My friend Keith Thomas sent me an interesting link in which Gwen Ifill, the moderator of Washington Week in Review defends the show against an attack in The Washington Post by New York University journalism professor Jay Rosen. In a feature called “Twelve Things the World Should Toss Out,” in which an eclectic group of semi-prominent to prominent folks nominate candidates for “spring cleaning,” Rosen suggested tossing out Washington Week in Review. the PBS show in which a bunch of Washington-based reporters sit around and chitchat about the events of the week. After allowing that the reporters and moderator Gwen Ifill were professionals, Rosen attacked the show, which as been on the air for 43 years, from top to bottom. The premise was “exhausted,” he argued. The reporters are too close to the politicians they cover. The audience is a bunch of insider “wanna-be’s.” The show, Rosen wrote, has “no grace, edge, mystery or dissonant voice,” and is often “a lie.” Whoa, that is kind of harsh, I think.

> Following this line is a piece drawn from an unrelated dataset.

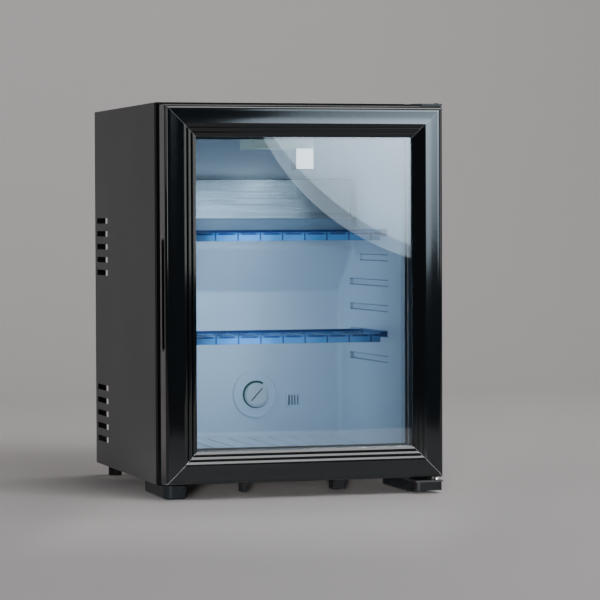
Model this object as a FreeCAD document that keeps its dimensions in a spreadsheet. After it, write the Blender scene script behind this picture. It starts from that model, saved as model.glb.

After giving what seems to me is the usual boilerplate about “there is plenty of things wrong with journalism,” and she will “defend anybody’s right” to express opinions with which she disagrees, Ifill suggests that there areplenty of people who prefer shows that are trying to bring more light than heat to the discussion of politics. (I would say, well maybe not plenty but there are some)
A couple of points. First, over the years Rosen has been one of the more thoughtful and most entrepreneurial academic advocates of journalism reform. So of all the targets in journalism to pick to “toss out,” for him to pick out Washington Week seems to me to be a really bizarre one. So what if it has no mystery, no dissonant voices and no edge (I am not sure what “no grace” means). Is it misleading; is the information wrong or bad? Is the show harmful in some way?
Second, maybe some people like to sit around the table (in a virtual sense, of course) and have a nice discussion about politics with people who may know something. I am not sure where the line is between wanting to know more (“inside information”) about politics (I thought that would be a good thing) and being an “insider wanna-be” which I assume is a bad things worthy of scorn and ridicule. And if there is a big enough audience that want the information the guests on the show offer for PBS to want to continue to serve it, well, why should the show be tossed out?
For myself, I have sworn off watching all of the so-called commentary shows unless at some point, some time, one of the guests representing one of the sides (I don’t care, liberal or conservative, it makes no difference), listens to a point made by the representative of the other side and says “you know, that is really interesting, I am going to have to think about it.”
And one last thought. Fifty years ago, Walter Cronkite was not seen as the most trusted man in America because he was edgy, mysterious or, in some way, a dissonant voice.